Rep. Richard Neal, the ranking Democrat in the Ways and Means Committee, said he’s all for helping families but the bill increasing the standard deduction falls short.
The increased deduction does too little for the lowest earners, the Massachusetts lawmaker said during a committee hearing. “With the proven success of the Child Tax Credit, I cannot accept this as an alternative for working families,” he said.
The 2017 Tax Cuts and Jobs Act doubled the child tax credit to $2,000. For 2021, a Democratic Congress set the child tax credit to $3,600 for children under age six and $3,000 for ages 6 to 17. Child poverty levels fell to record lows that year, according to one of the Census Bureau’s poverty measures.
“Democrats want to permanently increase the child tax credit — cited by some economists as helping to lower child poverty — with their own tax bill reintroduced this month.”
Democrats want to permanently increase the child tax credit — cited by some economists as helping to lower child poverty — with their own tax bill reintroduced this month.
During the committee proceedings, Neal called the Republican tax bills “corporate giveaways to the wealthy and well-connected,” and described the change for the standard deduction as “an afterthought.”

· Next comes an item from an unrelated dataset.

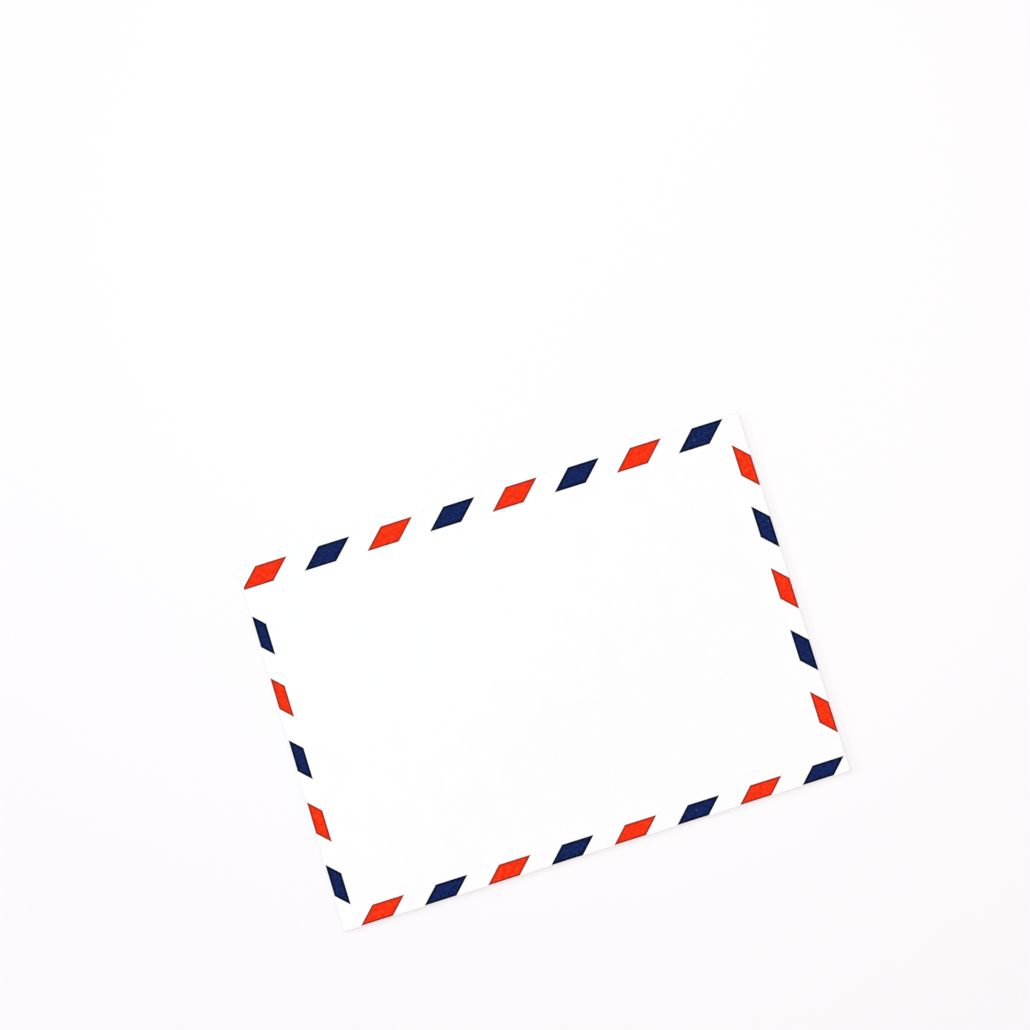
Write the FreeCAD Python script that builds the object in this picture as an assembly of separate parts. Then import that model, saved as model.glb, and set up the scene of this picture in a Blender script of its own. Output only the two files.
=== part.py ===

The batch of bills awaiting a full vote from the House of Representatives cover a range of business-related tax rules. The provisions include changes on the write-off rules for corporations’ research and development costs.
Another Republican-led provision raises the money threshold mandating when payment platforms such as Venmo and PayPal
PYPL,
should start reporting the income of sellers and gig workers to the IRS.
For now, it will take just one transaction over $600 for the tax reporting requirement to apply. The rules were supposed to kick in for the taxes filed this year, but the IRS paused their implementation.
The Republican-led bill would ensure that payment thresholds go back to the original requirements of more than 200 transactions and $20,000 before the IRS reporting kicked in.
The bill would ensure “Americans aren’t saddled with a mountain of paperwork, confusion or taxes that they don’t owe,” Smith said at the committee hearing.